═════ ITEMS ═════

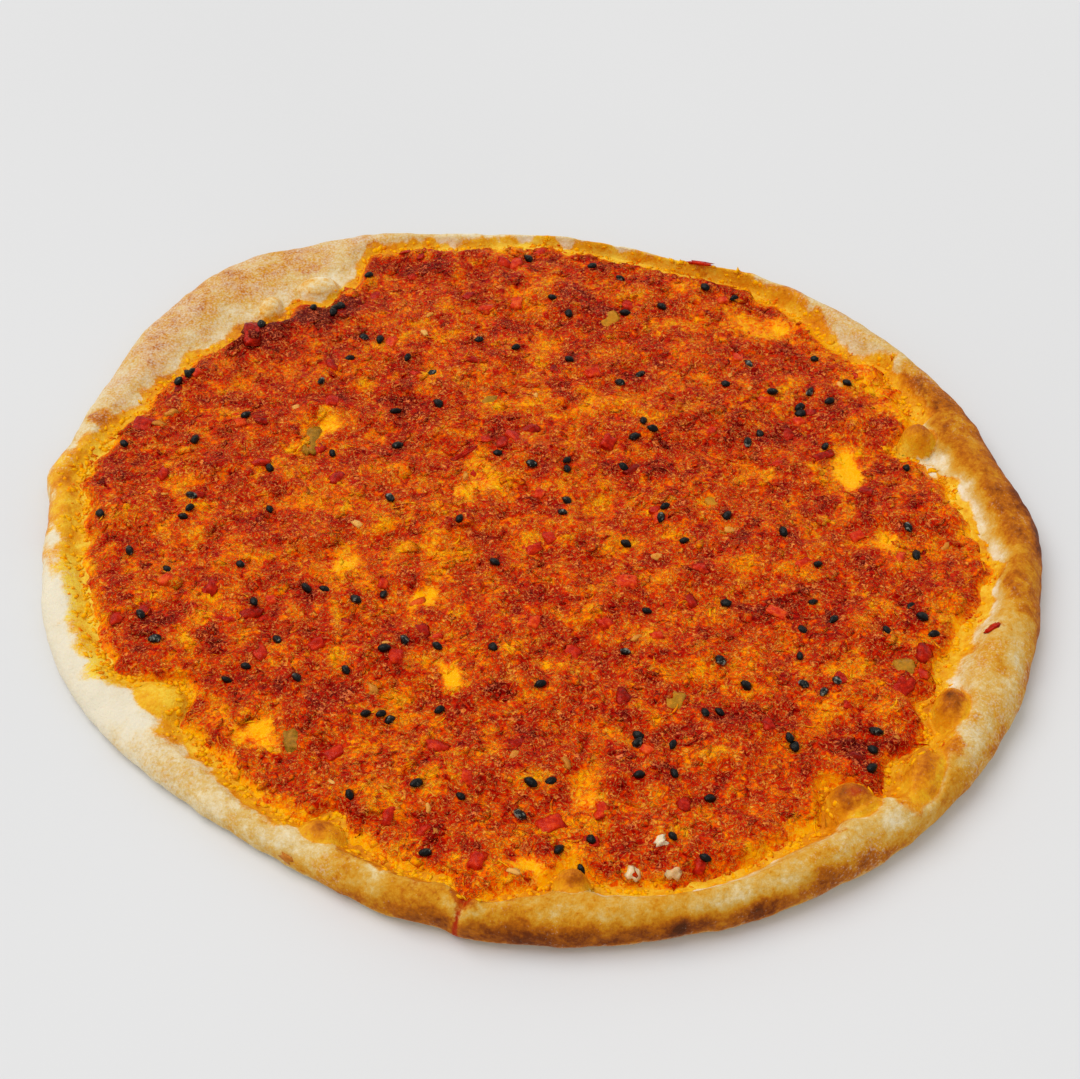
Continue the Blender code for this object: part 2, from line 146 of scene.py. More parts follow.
OIL_REACH = {  # how far oil has crept from the spread over the crust
    0: 1.5, 6: 3, 14: 1.5, 22: 7, 30: 5, 40: 3, 50: 6, 60: 4.5, 75: 2.6, 90: 2.2, 100: 3, 114: 3.5, 124: 2.5,
    140: 2.5, 152: 4, 162: 9, 170: 12, 180: 12, 186: 9, 200: 8, 212: 10, 222: 5, 236: 5, 248: 7, 258: 6,
    270: 4, 278: 3, 290: 2, 298: 2.5, 306: 6, 312: 10, 322: 12, 330: 5, 336: 6, 346: 3, 354: 2,
}

# Uneven patterns on the skin of the crust: length of a feature, how much it adds, layer of the noise.
SKIN_DENTS = ((11, 0.4, 2), (4.5, 0.32, 3), (1.8, 0.14, 4))
TOAST_PATCHES = ((8, 0.17, 5), (3, 0.12, 6))
FLOUR_PATCHES = ((7, 0.16, 7), (2.5, 0.12, 8))
OIL_FINGERS = ((5, 0.6, 9), (2, 0.3, 10))
PORE_APART = 5.5 * MM
PORE_SHARE = 0.13
PORE_DEPTH = 0.35 * MM
UNDERSIDE_FLOUR = 0.5

SAUCE_SPOTS = (  # where the spread's red juice has run over the crust: place, length, width, turn, how much
    (-12, -97, 15, 5.5, 62, 1.0), (-15.4, -103.5, 9, 1.8, 63, 1.0), (39, 92, 13, 3.4, -36, 0.9),
    (63.5, -76, 6, 5, 0, 0.55), (-57, 90, 12, 5, 35, 0.35), (88, -51, 4, 3, 80, 0.4),
    (-70, 71, 9, 4, 40, 0.35), (98.5, -31, 5, 3, -50, 0.35),
)

# The spread. Its thin places let the oiled bread show through.
SPREAD_GAP = 0.3 * MM
SPREAD_EDGE_GAP = 0.1 * MM
SPREAD_THICKNESS = 1.7 * MM
SPREAD_THINNEST = 0.8 * MM
CLUMP_LENGTH = 15 * MM
CLUMP_HEIGHT = 1.5 * MM
LUMP_LENGTH = 5.5 * MM
LUMP_HEIGHT = 1.0 * MM
SPREAD_ROUNDING = 4 * MM
THIN_FADE = 1.5
THIN_PLACES = (  # place, length, width, turn
    (72, 19, 16, 9, 95), (78, -2, 10, 5, 80), (-50, 33, 15, 8, 20), (-24, -20, 11, 7, 0),
    (-20, -41, 16, 7, -35), (-1, -88, 15, 7, -5), (-58, -58, 14, 8, -10), (-42, -8, 16, 8, 10),
    (2, 61, 16, 9, 0), (14, 6, 12, 7, 40), (26, -25, 15, 9, -70), (9, -71, 14, 8, 60), (57, 68, 22, 9, -40),
)
EDGE_WOBBLE = 1.7 * MM
EDGE_WOBBLE_LENGTH = 6 * MM
EDGE_BEAKS = (  # direction, reach either way, length
    (-6.5, 3.4, 2.4), (9.5, 2.5, 1.6), (-47.5, 2.0, 2.2), (262.5, 2.5, 2.5), (198, 9, 1.6),
)
EDGE_SLOPE = 4.0 * MM
EDGE_BURIED = 0.35 * MM
SPREAD_FOOT_DEPTH = 1.2 * MM
GRAIN_LENGTH = 2.6 * MM
GRAIN_HEIGHT = 0.6 * MM
CRUMB_LENGTH = 1.5 * MM
CRUMB_HEIGHT = 0.3 * MM
GRAIN_WARP = 0.9 * MM
GRAIN_WARP_LENGTH = 2.5 * MM
GRAIN_MIDDLE = 0.6
GRAIN_WHERE_THIN = 0.15

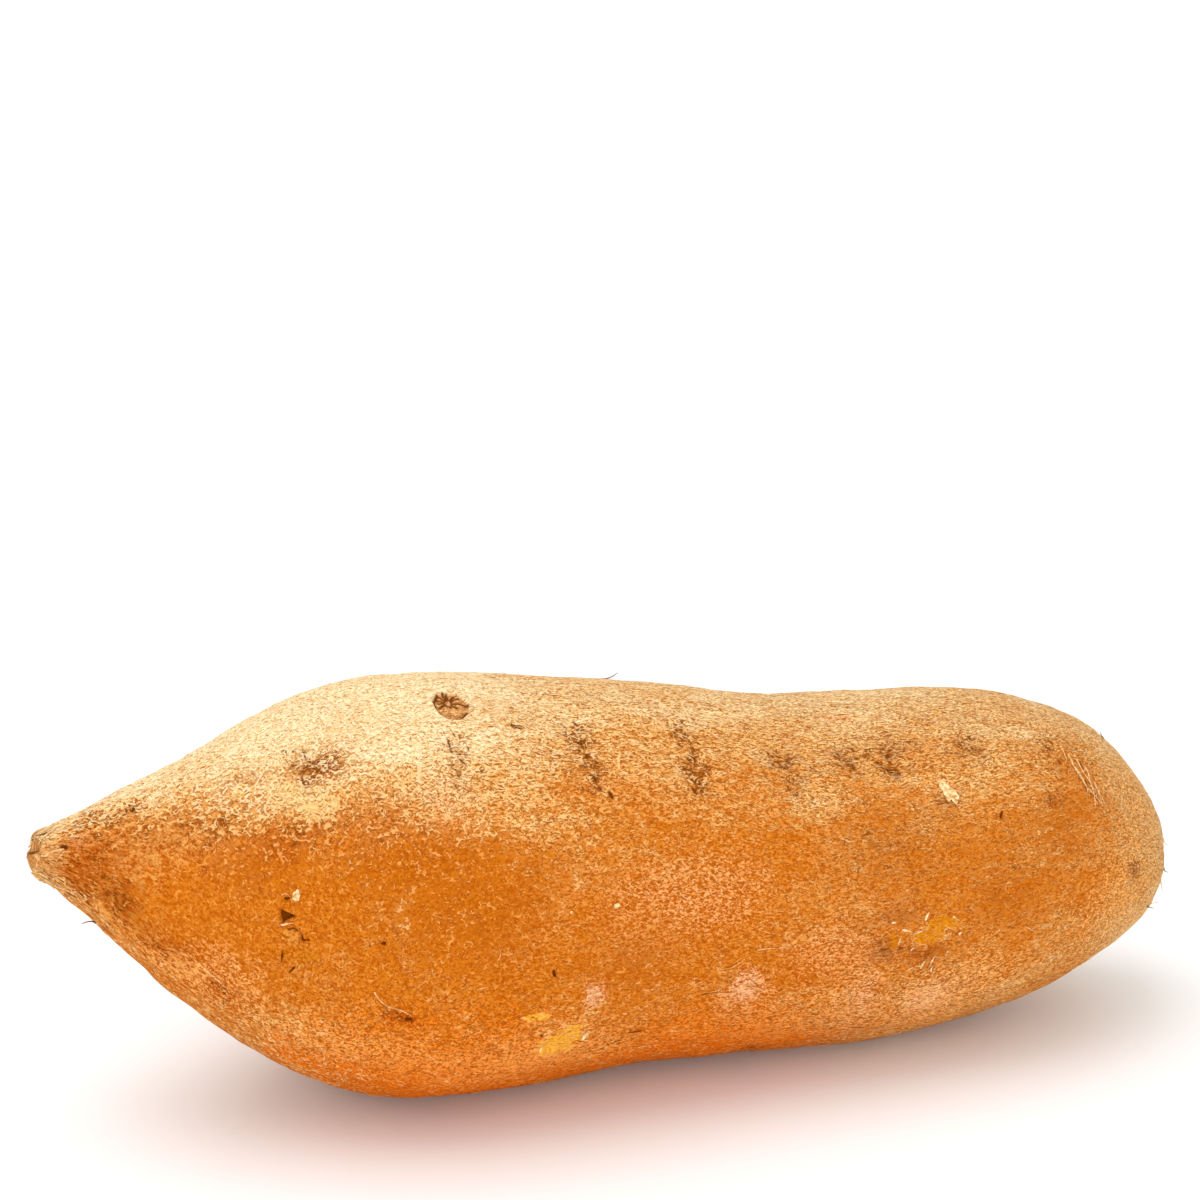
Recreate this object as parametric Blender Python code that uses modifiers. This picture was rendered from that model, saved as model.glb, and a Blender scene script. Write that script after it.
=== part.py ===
"""One sweet potato: a single storage root, grown in one piece, lying on the plane z = 0.

Metres, +Z up. The root lies along X: its pointed root end is at -X and its blunt crown end at +X.
The origin is on the resting plane, under the middle of the root.
"""

import math

import bmesh
import bpy

MM = 0.001

# Driving dimensions, in millimetres.
LENGTH = 184.0  # from the root end to the crown
WIDEST = 64.8  # across the thickest ring

# The shape of the root, ring by ring from the root end to the crown.
# place: share of LENGTH; girth: share of WIDEST; breadth: width over height of the ring;
# clear: gap in millimetres under the ring, negative where the skin is pressed flat on the table;
# sway: sideways shift in millimetres, positive to the back.
RINGS = (
    # place, girth, breadth, clear, sway
    (0.006, 0.098, 1.00, 40.9, 0.6),
    (0.020, 0.140, 1.00, 39.0, 0.5),
    (0.047, 0.232, 1.00, 34.4, 0.3),
    (0.085, 0.400, 1.00, 25.4, 0.0),
    (0.130, 0.578, 1.00, 17.2, -0.3),
    (0.180, 0.760, 1.00, 9.4, -0.6),
    (0.234, 0.921, 0.99, 3.3, -0.8),
    (0.294, 1.000, 0.99, -0.2, -0.8),
    (0.358, 1.000, 1.00, -0.8, -0.4),
    (0.429, 0.958, 1.01, -0.4, 0.2),
    (0.500, 0.918, 1.02, 0.4, 0.7),
    (0.576, 0.878, 1.02, 0.0, 0.5),
    (0.652, 0.852, 1.03, -0.9, -0.2),
    (0.728, 0.842, 1.02, -0.9, -0.7),
    (0.799, 0.812, 1.01, 0.6, -0.8),
    (0.864, 0.738, 1.01, 3.6, -0.8),
    (0.918, 0.616, 1.02, 7.4, -0.5),
    (0.962, 0.440, 1.03, 11.5, -0.2),
    (0.989, 0.252, 1.03, 16.0, 0.0),
)
ROOT_END_HEIGHT = 44.0
CROWN_HEIGHT = 23.8

# Broad swellings (+) and hollows (-) that break the round of the rings.
# place and facing (degrees round the root: 0 back, 90 up, 180 front, 270 down) give the middle,
# reach is the half size as a share of LENGTH and in degrees, and height is in millimetres.
SWELLINGS = (
    # place, facing, reach, spread, height
    (0.290, 138.0, 0.130, 26.0, 1.1),
    (0.270, 178.0, 0.150, 24.0, -0.9),
    (0.560, 118.0, 0.120, 30.0, 0.7),
    (0.700, 150.0, 0.110, 26.0, -0.6),
    (0.860, 190.0, 0.090, 32.0, 0.6),
    (0.330, 20.0, 0.120, 30.0, 1.2),
    (0.520, 345.0, 0.100, 28.0, -1.3),
    (0.760, 25.0, 0.120, 30.0, 1.0),
)

SEGMENTS = 12  # sides of each ring of the cage
SMOOTHING = 2  # subdivision levels
# Subdivision pulls a round ring of this many sides inside its cage by this share.
RING_PULL = (2.0 + math.cos(2.0 * math.pi / SEGMENTS)) / 3.0


def clear_scene():
    for old in list(bpy.data.objects):
        bpy.data.objects.remove(old, do_unlink=True)


def new_collection(name):
    collection = bpy.data.collections.new(name)
    bpy.context.scene.collection.children.link(collection)
    return collection


def turn_between(angle, other):
    """Degrees from one facing to another, the short way round."""
    return (angle - other + 180.0) % 360.0 - 180.0


def swelling_height(place, facing):
    """How far the skin stands out of its round ring here, in millimetres."""
    height = 0.0
    for middle, turned, reach, spread, peak in SWELLINGS:
        along = (place - middle) / reach
        around = turn_between(facing, turned) / spread
        height += peak * math.exp(-(along * along + around * around))
    return height


def cage_point(ring, direction):
    """A cage corner, in metres: ring counts from the root end, direction is round the ring in radians."""
    place, girth, breadth, clear, sway = RINGS[ring]
    half_height = girth * WIDEST / 2.0
    middle_height = clear + half_height
    out = swelling_height(place, math.degrees(direction))
    reach_up = half_height / RING_PULL + out
    reach_side = half_height * breadth / RING_PULL + out
    x = (place - 0.5) * LENGTH
    y = sway + reach_side * math.cos(direction)
    z = middle_height + reach_up * math.sin(direction)
    return x * MM, y * MM, z * MM


def root_cage():
    """A sphere whose rings are pulled out to the rings of the root, with its poles at the two ends."""
    bands = len(RINGS) + 1
    cage = bmesh.new()
    bmesh.ops.create_uvsphere(cage, u_segments=SEGMENTS, v_segments=bands, radius=1.0)
    for corner in cage.verts:
        band = round(math.acos(max(-1.0, min(1.0, corner.co.z))) / math.pi * bands)
        if band == 0:
            corner.co = (-0.5 * LENGTH * MM, RINGS[0][4] * MM, ROOT_END_HEIGHT * MM)
        elif band == bands:
            corner.co = (0.5 * LENGTH * MM, RINGS[-1][4] * MM, CROWN_HEIGHT * MM)
        else:
            direction = math.atan2(corner.co.y, corner.co.x)
            corner.co = cage_point(band - 1, direction)
    bmesh.ops.recalc_face_normals(cage, faces=cage.faces)
    mesh = bpy.data.meshes.new("sweet_potato")
    cage.to_mesh(mesh)
    cage.free()
    return mesh


def skin_material():
    material = bpy.data.materials.new("skin")
    material.use_nodes = True
    shader = material.node_tree.nodes["Principled BSDF"]
    shader.inputs["Base Color"].default_value = (0.63, 0.26, 0.07, 1.0)
    shader.inputs["Roughness"].default_value = 0.7
    shader.inputs["Metallic"].default_value = 0.0
    return material


def resting_block(collection):
    """The table under the root: what it takes off the two lowest swellings is the seat."""
    size = 2.0 * LENGTH * MM
    bpy.ops.mesh.primitive_cube_add(size=size, location=(0.0, 0.0, -size / 2.0))
    block = bpy.context.object
    block.name = "resting_block"
    for home in list(block.users_collection):
        home.objects.unlink(block)
    collection.objects.link(block)
    block.hide_render = True
    block.display_type = "WIRE"
    return block


def footprint_middle(root):
    """The middle of the finished root's box, seen from above."""
    bpy.context.view_layer.update()
    finished = root.evaluated_get(bpy.context.evaluated_depsgraph_get())
    places = [finished.matrix_world @ corner.co for corner in finished.data.vertices]
    xs = [place.x for place in places]
    ys = [place.y for place in places]
    return (min(xs) + max(xs)) / 2.0, (min(ys) + max(ys)) / 2.0


def build():
    clear_scene()
    parts = new_collection("sweet_potato")
    cutters = new_collection("cutters")

    root = bpy.data.objects.new("sweet_potato", root_cage())
    parts.objects.link(root)
    root.data.materials.append(skin_material())
    root.data.shade_smooth()

    smooth = root.modifiers.new("smooth", "SUBSURF")
    smooth.levels = SMOOTHING
    smooth.render_levels = SMOOTHING

    seat = root.modifiers.new("seat", "BOOLEAN")
    seat.operation = "DIFFERENCE"
    seat.object = resting_block(cutters)

    middle_x, middle_y = footprint_middle(root)
    root.location = (-middle_x, -middle_y, 0.0)


build()
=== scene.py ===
# %% [markdown]
# # A whole sweet potato
# The real thing is one storage root that swelled in the soil: a thin skin full of lengthwise
# fibres over solid flesh, drawn out to a point where the root went on and blunt where it hung
# from the plant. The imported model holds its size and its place, so this lesson only remakes the
# surface: a finer skin mesh with its scars, a few loose hairs and flakes, and the materials.

# %% Load the frame
import math
import random
from functools import partial

import bmesh
import bpy
import numpy as np
from mathutils import Matrix, Vector, noise
from mathutils.bvhtree import BVHTree


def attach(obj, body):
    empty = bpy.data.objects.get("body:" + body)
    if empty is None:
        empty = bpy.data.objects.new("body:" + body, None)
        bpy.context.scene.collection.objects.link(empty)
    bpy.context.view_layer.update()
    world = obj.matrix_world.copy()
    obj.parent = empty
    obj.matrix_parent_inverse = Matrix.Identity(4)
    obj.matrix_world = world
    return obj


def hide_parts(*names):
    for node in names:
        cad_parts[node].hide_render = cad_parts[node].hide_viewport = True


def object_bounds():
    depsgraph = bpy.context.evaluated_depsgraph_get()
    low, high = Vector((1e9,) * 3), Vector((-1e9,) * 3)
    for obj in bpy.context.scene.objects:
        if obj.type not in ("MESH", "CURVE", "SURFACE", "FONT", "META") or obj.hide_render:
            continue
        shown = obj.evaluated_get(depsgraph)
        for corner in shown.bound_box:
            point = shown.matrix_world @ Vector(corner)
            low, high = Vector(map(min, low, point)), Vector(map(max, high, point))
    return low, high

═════

TASK INSTRUCTIONS: Spot every line that holds "high" and copy it.

SOLUTION TO THIS PROBLEM:
    low, high = Vector((1e9,) * 3), Vector((-1e9,) * 3)
            low, high = Vector(map(min, low, point)), Vector(map(max, high, point))
    return low, high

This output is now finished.